Items listed in a dataset
━━━━━━━━━━
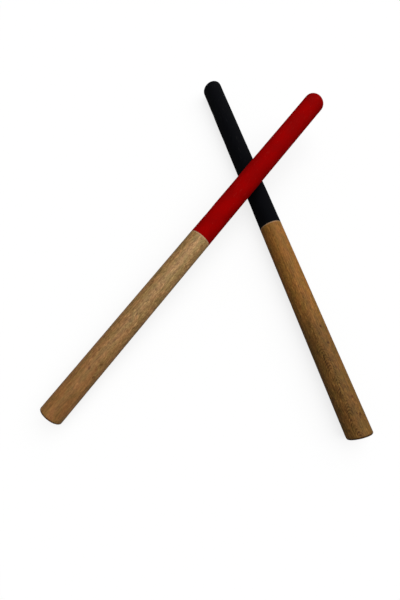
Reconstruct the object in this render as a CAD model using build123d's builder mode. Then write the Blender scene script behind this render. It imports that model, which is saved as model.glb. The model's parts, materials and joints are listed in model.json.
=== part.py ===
from build123d import *
from math import asin, cos, hypot, radians, sin, sqrt, tan
import os

# A pair of focus training sticks, lying crossed as they are put down between rounds: the black
# one flat on the floor, and the red one leaning over it with its butt on the floor. Both are the
# same turned beech stick, bare for one half and padded under a rubber cover for the other.
# Millimetres, +Z up, the floor at z = 0, and the origin under the middle of the pair.

# One stick
stick_length = 600.0  # from the flat butt to the end of the rounded tip
stick_diameter = 32.0  # the bare handle, and the cover flush with it
cover_length = 300.0  # the covered half, from the end of the handle to the tip
cover_wall = 1.0
cover_rounding = 0.4  # outer edge of the cover's open end
dome_height = 9.0  # how far the rounded tip stands past the straight part of the cover
core_diameter = 20.0  # the wood inside the padding
core_chamfer = 1.5
tip_padding = 25.0  # foam and rubber from the end of the core to the end of the tip
butt_rounding = 2.4
shoulder_chamfer = 0.4  # edge of the handle where the cover begins

# The way they lie: headings in plan, from +X to the way that each tip points, and the distance
# along each stick from its butt to where their centre lines cross in plan
black_heading = radians(105.4)
red_heading = radians(50.8)
black_crossing = 378.5
red_crossing = 437.0
crossing_gap = 0.3  # between the two covers where the red stick passes over the black one

stick_radius = stick_diameter / 2
core_radius = core_diameter / 2
padding_radius = stick_radius - cover_wall
handle_length = stick_length - cover_length
core_end = stick_length - tip_padding
dome_start = stick_length - dome_height

UP = Vector(0, 0, 1)
SETTLING_STEPS = 20


def direction(heading, lean=0.0):
    """The way a stick's tip points, for a heading in plan and a lean above the floor."""
    return Vector(cos(lean) * cos(heading), cos(lean) * sin(heading), sin(lean))


def resting_butt_height(lean):
    """Height of the butt's centre when the butt's rounded edge rests on the floor."""
    return (stick_radius - butt_rounding) * cos(lean) + butt_rounding * (1 - sin(lean))


def red_lean():
    """The red stick's lean: its butt on the floor, its cover just above the black cover."""
    lean = 0.0
    for _ in range(SETTLING_STEPS):
        skew = tan(lean) / sin(red_heading - black_heading)
        axis_rise = (stick_diameter + crossing_gap) * hypot(1, skew)
        lean = asin((stick_radius + axis_rise - resting_butt_height(lean)) / red_crossing)
    return lean


def reach(butt, axis, way):
    """How far a stick reaches along a unit direction: its domed tip or the round edge of its butt."""
    along = axis.dot(way)
    across = sqrt(max(0.0, 1 - along**2))
    tip = (butt + axis * dome_start).dot(way) + hypot(dome_height * along, stick_radius * across)
    edge = (butt + axis * butt_rounding).dot(way) + (stick_radius - butt_rounding) * across
    return max(tip, edge + butt_rounding)


def centring_shift(sticks, way):
    """The move along one way that brings the middle of the pair over the origin."""
    ahead = max(reach(butt, axis, way) for butt, axis in sticks)
    behind = max(reach(butt, axis, -way) for butt, axis in sticks)
    return way * ((behind - ahead) / 2)


def stick_planes():
    """A plane for each stick: origin in the butt, x along the stick, y across it and upwards."""
    lean = red_lean()
    black_axis = direction(black_heading)
    red_axis = direction(red_heading, lean)
    black_butt = UP * stick_radius - black_axis * black_crossing
    red_foot = direction(red_heading) * (red_crossing * cos(lean))
    red_butt = UP * resting_butt_height(lean) - red_foot
    sticks = [(black_butt, black_axis), (red_butt, red_axis)]
    shift = centring_shift(sticks, Vector(1, 0, 0)) + centring_shift(sticks, Vector(0, 1, 0))
    return [Plane(butt + shift, x_dir=axis, z_dir=axis.cross(UP)) for butt, axis in sticks]


def long_axis(plane):
    return Axis(plane.origin, plane.x_dir)


def turned_shaft(plane):
    """One piece of beech: the full-size handle, then a thinner core that runs inside the padding."""
    axis = long_axis(plane)
    with BuildPart() as shaft:
        with BuildSketch(plane):
            with BuildLine():
                Polyline(
                    (0, 0),
                    (0, stick_radius),
                    (handle_length, stick_radius),
                    (handle_length, core_radius),
                    (core_end, core_radius),
                    (core_end, 0),
                    close=True,
                )
            make_face()
        revolve(axis=axis)
        fillet(shaft.edges().filter_by(GeomType.CIRCLE).sort_by(axis)[0], butt_rounding)
        chamfer(shaft.edges().filter_by(GeomType.CIRCLE).sort_by(axis)[-1], core_chamfer)
        handle_circles = shaft.edges().filter_by(GeomType.CIRCLE).group_by(SortBy.RADIUS)[-1]
        chamfer(handle_circles.sort_by(axis)[-1], shoulder_chamfer)
    return shaft


def foam_sleeve(plane):
    """Foam tube slid onto the core, from the handle's shoulder to the end of the core."""
    shoulder = Plane(plane.origin + plane.x_dir * handle_length, z_dir=plane.x_dir)
    with BuildPart() as sleeve:
        with BuildSketch(shoulder):
            Circle(padding_radius)
            Circle(core_radius, mode=Mode.SUBTRACT)
        extrude(amount=core_end - handle_length)
    return sleeve


def tip_plug(plane):
    """Solid foam end that keeps the end of the core away from the tip."""
    with BuildPart() as plug:
        with BuildSketch(plane):
            with BuildLine():
                Polyline(
                    (stick_length - cover_wall, 0),
                    (core_end, 0),
                    (core_end, padding_radius),
                    (dome_start, padding_radius),
                )
                inner_dome()
            make_face()
        revolve(axis=long_axis(plane))
    return plug


def inner_dome():
    """Quarter ellipse of the padding's rounded end, a cover's wall inside the outer one."""
    EllipticalCenterArc((dome_start, 0), dome_height - cover_wall, padding_radius, arc_size=90)


def rubber_cover(plane):
    """Rubber skin over the padding, closed and rounded at the tip and flush with the handle."""
    axis = long_axis(plane)
    with BuildPart() as cover:
        with BuildSketch(plane):
            with BuildLine():
                EllipticalCenterArc((dome_start, 0), dome_height, stick_radius, arc_size=90)
                Polyline(
                    (dome_start, stick_radius),
                    (handle_length, stick_radius),
                    (handle_length, padding_radius),
                    (dome_start, padding_radius),
                )
                inner_dome()
                Line((stick_length - cover_wall, 0), (stick_length, 0))
            make_face()
        revolve(axis=axis)
        open_end = cover.edges().filter_by(GeomType.CIRCLE).group_by(axis)[0]
        fillet(open_end.sort_by(SortBy.RADIUS)[-1], cover_rounding)
    return cover


PIECES = {
    "shaft": turned_shaft,
    "foam_sleeve": foam_sleeve,
    "tip_plug": tip_plug,
    "cover": rubber_cover,
}

os.makedirs("parts", exist_ok=True)
for colour, plane in zip(("black", "red"), stick_planes()):
    for name, make in PIECES.items():
        piece = make(plane)
        piece.part.label = f"{colour}_{name}"
        export_step(piece.part, f"parts/{piece.part.label}.step")
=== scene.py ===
import json
import math
import random

import bmesh
import bpy
from bpy.props import FloatProperty, FloatVectorProperty, IntProperty, PointerProperty
from mathutils import Matrix, Vector, noise


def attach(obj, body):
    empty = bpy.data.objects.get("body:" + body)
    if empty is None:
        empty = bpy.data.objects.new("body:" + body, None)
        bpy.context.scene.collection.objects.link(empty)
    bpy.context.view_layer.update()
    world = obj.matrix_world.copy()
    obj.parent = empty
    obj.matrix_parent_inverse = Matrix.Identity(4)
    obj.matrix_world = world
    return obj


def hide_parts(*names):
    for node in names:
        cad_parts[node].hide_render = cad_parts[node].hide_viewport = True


bl_info = {
    "name": "Focus Training Sticks",
    "version": (1, 0, 0),
    "blender": (4, 5, 0),
    "location": "3D View > Sidebar > Sticks",
    "description": "A crossed pair of beech training sticks with padded, rubber-covered halves",
    "category": "Object",
}

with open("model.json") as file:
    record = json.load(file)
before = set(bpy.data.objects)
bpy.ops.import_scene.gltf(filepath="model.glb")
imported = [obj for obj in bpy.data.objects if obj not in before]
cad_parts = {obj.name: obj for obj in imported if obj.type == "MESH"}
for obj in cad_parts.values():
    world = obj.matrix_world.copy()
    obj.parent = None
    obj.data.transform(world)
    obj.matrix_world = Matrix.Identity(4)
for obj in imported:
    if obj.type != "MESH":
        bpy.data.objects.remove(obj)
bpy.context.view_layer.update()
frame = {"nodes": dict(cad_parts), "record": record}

# Lengths are metres. Each stick is made along its own x axis, from the middle of its butt at x = 0
# to the end of its tip, and its matrix lays it in the row frame.

SAME_PLACE = 1e-7
SAME_RADIUS = 1e-5


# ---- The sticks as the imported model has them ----


class Stick:
    """Where one stick lies and how large it is, read from its packed mounts and nodes."""

    def __init__(self, colour):
        mounts = {mount["name"]: mount for mount in frame["record"]["mounts"]}
        self.colour = colour
        self.body = f"{colour}_stick"
        self.butt = Vector(mounts[f"{colour}_butt"]["pos_m"])
        self.axis = -Vector(mounts[f"{colour}_butt"]["axis"]).normalized()
        self.radius = mounts[f"{colour}_handle"]["dims"]["r_mm"] / 1000
        cover = self.outline("cover")
        sleeve = self.outline("foam_sleeve")
        self.handle_length = min(x for x, r in cover)
        self.length = max(x for x, r in cover)
        self.dome_start = max(x for x, r in cover if r > self.radius - SAME_RADIUS)
        self.core_end = max(x for x, r in sleeve)
        self.core_radius = min(r for x, r in sleeve)
        self.padding_radius = max(r for x, r in sleeve)

    def node(self, piece):
        return f"{self.colour}_{piece}"

    def outline(self, piece):
        """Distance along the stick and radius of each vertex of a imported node."""
        found = []
        for vertex in frame["nodes"][self.node(piece)].data.vertices:
            along = (vertex.co - self.butt).dot(self.axis)
            found.append((along, (vertex.co - self.butt - self.axis * along).length))
        return found

    def matrix(self):
        """The stick's own axes in the row frame: x along it, y to its left, z upwards."""
        left = Vector((0, 0, 1)).cross(self.axis).normalized()
        turn = Matrix((self.axis, left, self.axis.cross(left))).transposed().to_4x4()
        return Matrix.Translation(self.butt) @ turn


STICKS = [Stick("black"), Stick("red")]
DOME = STICKS[0].length - STICKS[0].dome_start
WALL = STICKS[0].radius - STICKS[0].padding_radius


# ---- What a user would change ----


def size(name, description, default):
    return FloatProperty(name=name, description=description, default=default, min=0, unit="LENGTH")


def paint(name, description, default):
    return FloatVectorProperty(
        name=name, description=description, default=default, size=3, min=0, max=1, subtype="COLOR"
    )


class StickShape(bpy.types.PropertyGroup):
    butt_rounding: size("Butt rounding", "Radius of the handle's lower edge", 0.0024)
    easing_length: size("Easing length", "Eased edge of the wood at the cover", 0.0009)
    easing_depth: size("Easing depth", "How far that edge drops", 0.00035)
    core_chamfer: size("Core chamfer", "Bevel on the end of the hidden core", 0.0015)
    cover_wall: size("Cover wall", "Thickness of the rubber", WALL)
    lip_rounding: size("Lip rounding", "Outer edge of the cover's open end", 0.0004)
    dome_height: size("Dome height", "Length of the rounded tip", DOME)
    sanding: size("Sanding", "How far the sanded wood dips below a true cylinder", 0.00010)
    softness: size("Softness", "How far the padded half dips below a true cylinder", 0.00018)
    wood_knocks: size("Wood knocks", "Depth of the deepest knock in the wood", 0.00022)
    pad_knocks: size("Pad knocks", "Depth of the deepest hollow in the padding", 0.00035)
    ring_step: size("Ring step", "Distance between the rings of vertices", 0.0018)
    hidden_step: size("Hidden step", "The same where nothing shows", 0.0080)
    facets: IntProperty(name="Facets", description="Vertices round a stick", default=96, min=24)


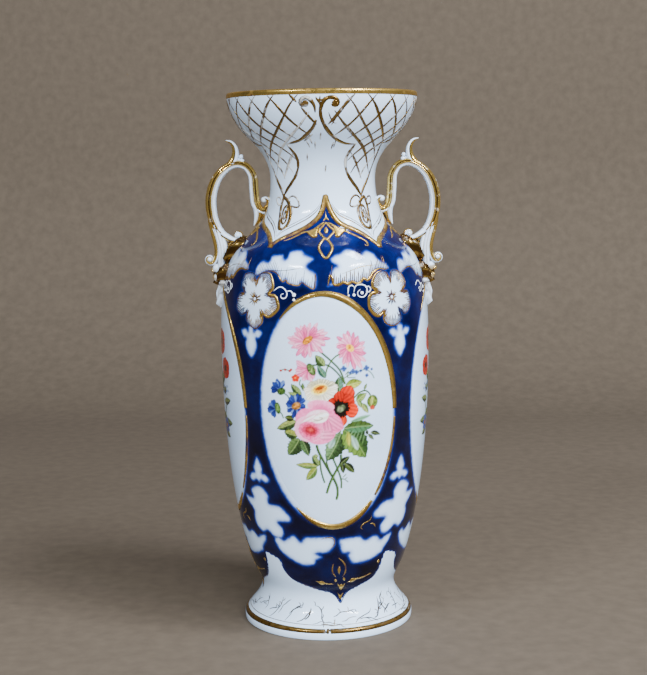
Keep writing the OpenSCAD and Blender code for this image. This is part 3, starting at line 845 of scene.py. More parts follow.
# %% The neck's ornament as drawn
half_scroll = [(-1.5, 361.5), (-0.9, 366), (0.4, 370.4), (3.2, 373.6), (6.6, 374), (9.2, 372.2),
               (9.4, 369.6), (7.4, 368.5), (5.9, 370)]
half_bow = [(-0.8, 367), (-0.6, 362), (0.6, 358), (3, 353.8), (6.6, 349.8), (11.4, 346.5),
            (17.2, 344.4), (22.4, 343.6), (28.6, 343.4)]
half_drop = [(28.6, 344), (26.8, 340.6), (24.4, 337), (23.2, 332.5), (24.4, 327.5), (28, 322.5),
             (33.7, 317.5), (39.5, 313), (44.8, 307.6)]
left_scroll = [(-4.0, 364.4), (-4.4, 368.6), (-6.4, 372.4), (-9, 374.2), (-11.6, 373.2), (-12.6, 370.6),
               (-11, 368.8), (-9.4, 370)]
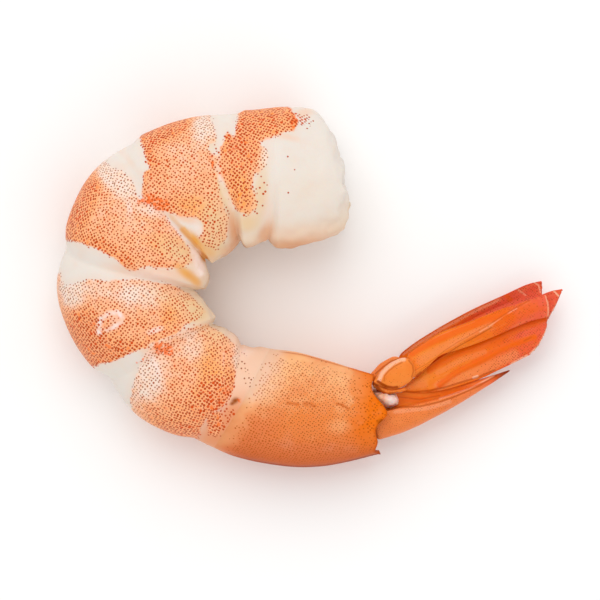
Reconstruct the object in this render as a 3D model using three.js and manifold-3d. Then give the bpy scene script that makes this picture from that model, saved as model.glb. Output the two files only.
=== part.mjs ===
// A cooked jumbo shrimp, peeled down to its last segment and with its tail left on, lying curled on its side.
// Millimetres, +Z up. The curl lies in the XY plane: neck end at upper right, back on the outside, tail at lower right.
// The origin is the middle of the object's bounding box, on the surface that the shrimp lies on.

import * as THREE from "three";
import { mergeVertices } from "three/addons/utils/BufferGeometryUtils.js";
import Module from "manifold-3d";

const wasm = await Module();
wasm.setup();

// Rings along the body, from the cut neck to the rear of the last shell. Station 0 is the neck, 1 lies between the
// neck and the first segment, 2 to 6 between the five peeled segments and the shell, and 8 at the shell's rear rim.
// facing: direction of the belly in degrees. back, belly, side: from the ring's centre to the surface.
const RINGS = [
  { x: 5.0, y: 15.7, facing: -81, back: 9.2, belly: 6.3, side: 6.9, lift: 6.8 },
  { x: -4.5, y: 16.0, facing: -84, back: 10.9, belly: 10.0, side: 8.0, lift: 8.0 },
  { x: -10.7, y: 15.5, facing: -88, back: 10.0, belly: 10.2, side: 8.2, lift: 8.1 },
  { x: -21.1, y: 11.8, facing: -52.5, back: 9.8, belly: 11.0, side: 8.3, lift: 8.2 },
  { x: -25.8, y: 1.5, facing: -10.5, back: 9.9, belly: 10.3, side: 8.2, lift: 8.3 },
  { x: -21.1, y: -9.0, facing: 27, back: 9.3, belly: 8.8, side: 7.6, lift: 7.6 },
  { x: -12.7, y: -15.3, facing: 66.5, back: 7.6, belly: 7.9, side: 6.8, lift: 6.6 },
  { x: -1.2, y: -17.2, facing: 85.5, back: 7.5, belly: 7.2, side: 6.1, lift: 6.0 },
  { x: 9.2, y: -18.0, facing: 94.5, back: 5.0, belly: 5.2, side: 4.5, lift: 5.2 },
];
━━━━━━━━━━
All lines in the listing above from the line containing "for colour, plane" to the line containing "obj.matrix_world = world", inclusive, should be retyped exactly; no other lines should appear.

Complete response:
for colour, plane in zip(("black", "red"), stick_planes()):
    for name, make in PIECES.items():
        piece = make(plane)
        piece.part.label = f"{colour}_{name}"
        export_step(piece.part, f"parts/{piece.part.label}.step")
=== scene.py ===
import json
import math
import random

import bmesh
import bpy
from bpy.props import FloatProperty, FloatVectorProperty, IntProperty, PointerProperty
from mathutils import Matrix, Vector, noise


def attach(obj, body):
    empty = bpy.data.objects.get("body:" + body)
    if empty is None:
        empty = bpy.data.objects.new("body:" + body, None)
        bpy.context.scene.collection.objects.link(empty)
    bpy.context.view_layer.update()
    world = obj.matrix_world.copy()
    obj.parent = empty
    obj.matrix_parent_inverse = Matrix.Identity(4)
    obj.matrix_world = world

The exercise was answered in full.